Despite Reagan`s strong desire to retaliate for the slayings, particularly those of the unarmed marines, there was too much ambiguity in the intelligence reports to allow action on them, the official said.

”It was a combination of factors,” he said, explaining why the attack never was made. ”On the one hand, collateral risk (of killing civilians). And on the other, some ambiguity in the evidence, both geography and the identity of those present.”

The official disputed a New York Times report, published Wednesday, that said the administration considered an air strike against a training base for Salvadoran rebels in Nicaragua, but he would not rule out such an attack in the future.

”That article two days ago was a little off the mark, because it was suggesting we were preoccupied with a target in Nicaragua,” the official said. ”We weren`t. To the contrary, we were more seized with whether a center of operations for the PRTC in El Salvador could be identified with such confidence and without such collateral damage as to make feasible action.

”So it wasn`t at the time a review of Nicaraguan targets. That said, we don`t foreclose that. We just weren`t doing that.”

The State Department warned Nicaragua last week that the United States would hold its Sandinista government responsible for any terrorist attack against Americans anywhere in Central America, and that the United States should be expected to ”respond appropriately.”

Citing intelligence reports that Nicaragua supports the PRTC guerrillas responsible for the Salvadoran slayings and that the leftist Sandinista regime is involved in terrorist attacks being planned against American personnel in neighboring Honduras, the administration warned of ”serious consequences.”

Nicaragua has strongly denied that it supports or practices terrorism in the region, and it has accused the United States of conducting state-sponsored terrorism with its support for anti-Sandinista rebels.
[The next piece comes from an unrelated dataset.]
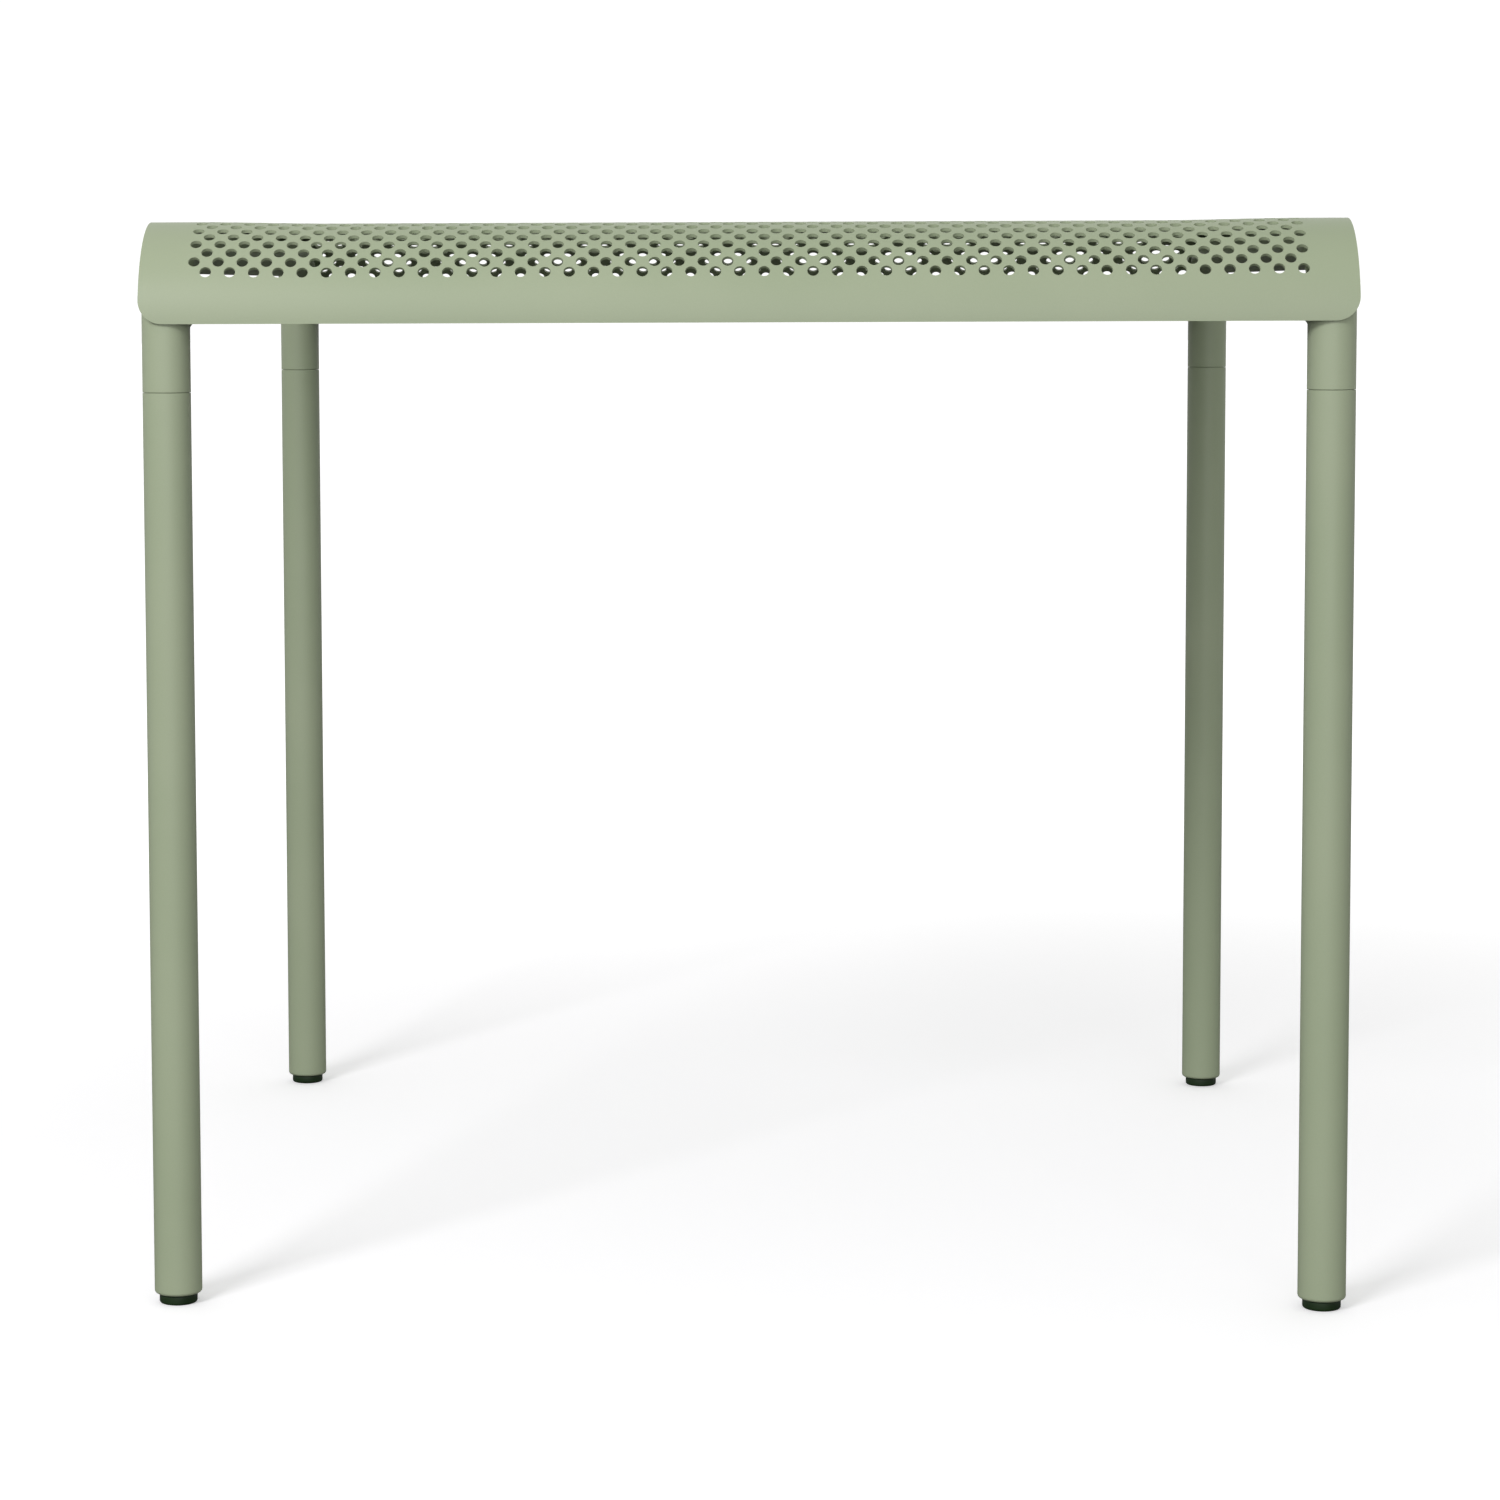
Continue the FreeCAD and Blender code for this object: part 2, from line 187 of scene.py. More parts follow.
# %% Powder coat
def powder_coat():
    material, shader, mm = new_material("sage_powder_coat", Metallic=0.0, IOR=1.42)
    drift = noise(mm, 0.012, detail=3.0)
    grain = noise(mm, 1.6, detail=2.0)
    fleck = noise(mm, 0.55, detail=1.0)
    wave = noise(mm, 0.018, detail=1.0)
    cool = (0.340, 0.401, 0.260)
    warm = (0.366, 0.422, 0.280)
    shade = drift.ramp(0.35, 0.65)
    put(mm.tree, shader.inputs["Base Color"], (shade * 0.7 + grain.ramp(0.3, 0.7) * 0.3).blend(cool, warm))
    put(mm.tree, shader.inputs["Roughness"], drift.ramp(0.3, 0.7, 0.40, 0.47) + grain * 0.05)
    emboss(shader, grain * 0.7 + fleck * 0.5 + wave * 5.0, mm, 0.30, 0.00006)
    return material


COAT = powder_coat()
print("coat", COAT.name, "with", len(COAT.node_tree.nodes), "nodes")

# %% [markdown]
# The foot pads are dark moulded plastic with a faint spark-eroded texture. The studs are bright
# zinc, slightly cloudy. Both use the same kind of noise as the coat, with a finer grain.

# %% Plastic and zinc
def foot_plastic():
    material, shader, mm = new_material("foot_plastic", Metallic=0.0, IOR=1.4)
    cloud = noise(mm, 0.09, detail=2.0)
    grain = noise(mm, 3.0, detail=1.0)
    dark = (0.004, 0.018, 0.002)
    light = (0.008, 0.026, 0.004)
    put(mm.tree, shader.inputs["Base Color"], cloud.ramp(0.3, 0.7).blend(dark, light))
    put(mm.tree, shader.inputs["Roughness"], cloud.ramp(0.3, 0.7, 0.42, 0.55))
    emboss(shader, grain, mm, 0.3, 0.00005)
    return material


def zinc_plate():
    material, shader, mm = new_material("zinc_plate", Metallic=1.0)
    cloud = noise(mm, 0.35, detail=3.0)
    dull = (0.56, 0.57, 0.56)
    bright = (0.68, 0.68, 0.66)
    put(mm.tree, shader.inputs["Base Color"], cloud.ramp(0.3, 0.7).blend(dull, bright))
    put(mm.tree, shader.inputs["Roughness"], cloud.ramp(0.25, 0.75, 0.26, 0.42))
    emboss(shader, noise(mm, 2.2), mm, 0.15, 0.00004)
    return material


PLASTIC = foot_plastic()
ZINC = zinc_plate()
print("materials", [m.name for m in (COAT, PLASTIC, ZINC)])

# %% [markdown]
# ## From points to finished pieces
# Each piece is one closed mesh, placed by its own vertices with the object at the origin. Real
# edges have to look crisp and round walls smooth, so faces that meet at more than 35 degrees stay
# sharp and the rest shade smoothly.

# %% Finishing a piece
SHARP_ANGLE = 35.0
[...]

The administration has consistently denied the charges, as well as allegations by the Sandinistas that the United States plans to invade Nicaragua.

In a speech two weeks ago, Reagan singled out Nicaragua as one of five

”outlaw nations” that ”are now engaged in acts of war against the people and government of the United States.”
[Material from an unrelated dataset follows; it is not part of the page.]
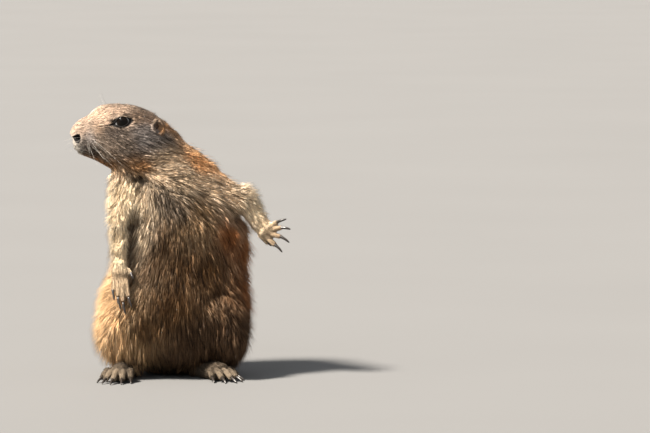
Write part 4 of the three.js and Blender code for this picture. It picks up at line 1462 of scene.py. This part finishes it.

Linking Nicaragua with Libya, Iran, Cuba and North Korea, Reagan said those states are run ”by the strangest collection of misfits, looney tunes and squalid criminals since the advent of the Third Reich.”

The senior administration official said the rhetorical offensive came because the White House wanted to keep the pressure on Nicaragua in spite of the United States having been distracted by the Beirut hostage crisis, particularly after the slayings in El Salvador.

”It was just to remove any ambiguity from their minds that might have derived from our apparent focus being the Middle East in connection with the hijacking,” the official said. ”Our statements might have been taken as mostly oriented towards the Middle East. (But) if they had been under the illusion that there were a different criterion applied to Nicaragua or El Salvador or anywhere else in Latin America as distinct from the Middle East, we wanted to remove that.”

He said the administration also ”wanted to underscore that we were very conscious of their support for groups that have inflicted terrorism against Americans, and that they were very much a focus of our counterterrorism policies.”

Vice President George Bush presided over the first meeting Thursday of an interagency task force on terrorism created by Reagan in response to the TWA hijacking and the Salvadoran killings.

In an interview this week, Bush said one of the chief goals of the task force would be to ”define terrorism,” reach ”agreement and consensus on retaliation” and ”sort out what is acceptable and what is unacceptable on pre-emption.”

While Bush and the task force also focus on ways to improve intelligence cooperation with U.S. allies, top White House officials favor asking Congress to increase the reward money offered for information leading to the capture of terrorists.

Under current law, the President can instruct the secretary of state to offer up to a $500,000 reward for such information out of a $5 million fund at his disposal. Last week the State Department offered $100,000 for information leading to the prosecution of the Salvadoran killers.

White House officials want to raise the top amount payable to any one individual to $5 million, though one senior official said that much would not be given often.

”We`re looking at what really gives you the latitude to meet the scale of the threat right now, and $5 million (per individual) is not out of the question,” the official said. ”But to say that you would support that is not to say that you would expect that to be your standard operating procedure. Seldom is one individual`s information decisive. And therefore it wouldn`t merit anything like that scale.”

If Congress rebuffs the proposal, the administration probably would request an increase in the total reward fund, the official said.